Aiming to find answers to raw water issues

THE Penang Water Supply Corporation (PBAPP) will carry out an independent feasibility study on contingency plans to mitigate Penang’s raw water risks in the near future.

Its chief executive officer Datuk Jaseni Maidinsa said PBAPP is planning to present the study on its proposed ‘Penang Water Supply Initiatives 2050’ (PWSI 2050)

projects to the state executive council for review and approval.

He said the feasibility study takes into consideration several factors, which include updated projections of water demand in Penang towards 2050 based on actual PBAPP data recorded from 2010 to 2019, as well as projected water demand from new development projects in Penang.

“The study also includes timeline considerations to mitigate raw water risks by 2025, feasibility of the proposed projects and technologies besides the costs and other options, ” he said in a recent statement.

Jaseni said the initial PWSI 2050 contingency projects proposed in 2019 include three packages.

“The first package, Package

12A of the Sungai Dua Water Treatment Plant (WTP) has a potential yield of 114 million litres per day (MLD). Package 12A involves the construction of a new 114 MLD water treatment module in the Sungai Dua WTP.

“Package Two is the Sungai Perai Water Supply Scheme (SPWSS) with a potential yield of 136 MLD. The SPWSS is aimed at tapping Sungai Perai as an additional raw water resource for Penang.

“Package Three would include Phase One of the Penang Desalination Water Supply Scheme (PDWSS) with a potential yield of 250 MLD.

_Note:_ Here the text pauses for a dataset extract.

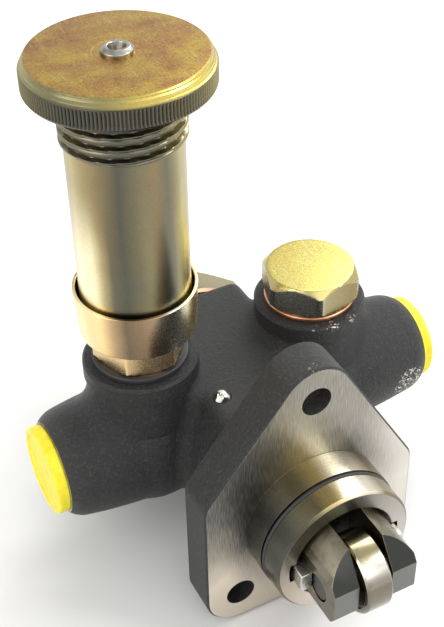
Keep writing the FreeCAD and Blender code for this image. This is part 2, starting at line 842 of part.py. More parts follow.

“Phase One of the PDWSS proposes the construction of a sea water desalination facility in the southern area of Penang island.

“Its purpose is to address the increasing water supply needs in Balik Pulau and the surrounding areas, as well as for the Penang South Reclamation (PSR) project towards 2030.

“Phase One is scheduled for commissioning in December 2024 and the subsequent phases may be implemented until 2050.”

Jaseni said as a state with a small geographical footprint, Penang is a state with unlimited socioeconomic resources but very limited raw water resources.

“Our raw water risks are related to two key rivers that represent raw water resources, which are Sungai Muda and Sungai Perak.

“Sungai Muda has a yield of 1,200 MLD per day for Penang in 2020. Since 1974, Penang has been largely dependent on one primary raw water resource which is Sungai Muda.

“As at 2020, PBAPP abstracts more than 80% of the raw water that Penang needs daily from this river, at its Lahar Tiang Intake in Penang.

“However, it has been projected that Sungai Muda may reliably meet Kedah and Penang’s combined raw water needs only until 2025. Moreover, PBAPP is concerned with the impact of logging in Ulu Muda, Kedah, and the water catchment area for Sungai Muda, ” he said.

He said Sungai Perak has a projected yield of 2,000 MLD by 2050 for both Penang and Perak.

“In 2011, when Penang migrated to the National Water Services Restructuring Initiative (NWSRI), the Federal Government agreed to fund and implement raw water resource projects for Penang.

“Since then, PBAPP has proposed the implementation of the Sungai Perak Raw Water Transfer Scheme (SPRWTS).

“As at December 2020, talks between the state governments of Perak and Penang have reached a ‘stalemate’ as Penang wishes to buy raw water from Sungai Perak, which is located entirely in Perak, while Perak wants to sell Penang treated water.

“For now, it appears unlikely that the Phase One of 250 MLD of the SPRWTS will materialise by 2025, the deadline for PBAPP to tap a second and alternative raw water resource for Penang to complement Sungai Muda, ” he said.

Jaseni said PBAPP has proposed Package 12A of the Sungai Dua WTP, the SPWSS and PDWSS to mitigate Penang’s raw water risks by 2025.

“However, these initial PWSI 2050 projects do not fully mitigate Penang’s raw water risks, vis-a-vis continued abstraction of raw water from Sungai Muda on a daily basis, conservation of Ulu Muda as a Northern Corridor Economic Region water catchment area and tapping of Sungai Perak as a second major raw water resource.

“The initial PWSI projects were originally conceptualised to complement, and not replace the existing Sungai Muda Water Scheme and the proposed SPRWTS.

“The PWSI may be expanded or modified to address crisis scenarios, such as REE mining in Ulu Muda that will affect both the quantity and quality of the raw water that is available from Sungai Muda, ” he said.

Jaseni said Penang may consider the option of pursuing larger- scale desalination projects to better insulate the state from long-term raw water risks until 2050.

“However, the price for achieving raw water security via desalination technology will be high, ” he said, adding that Penang’s current average tariff for the first 35,000 litres of domestic consumption per month is 32sen per 1,000 litres.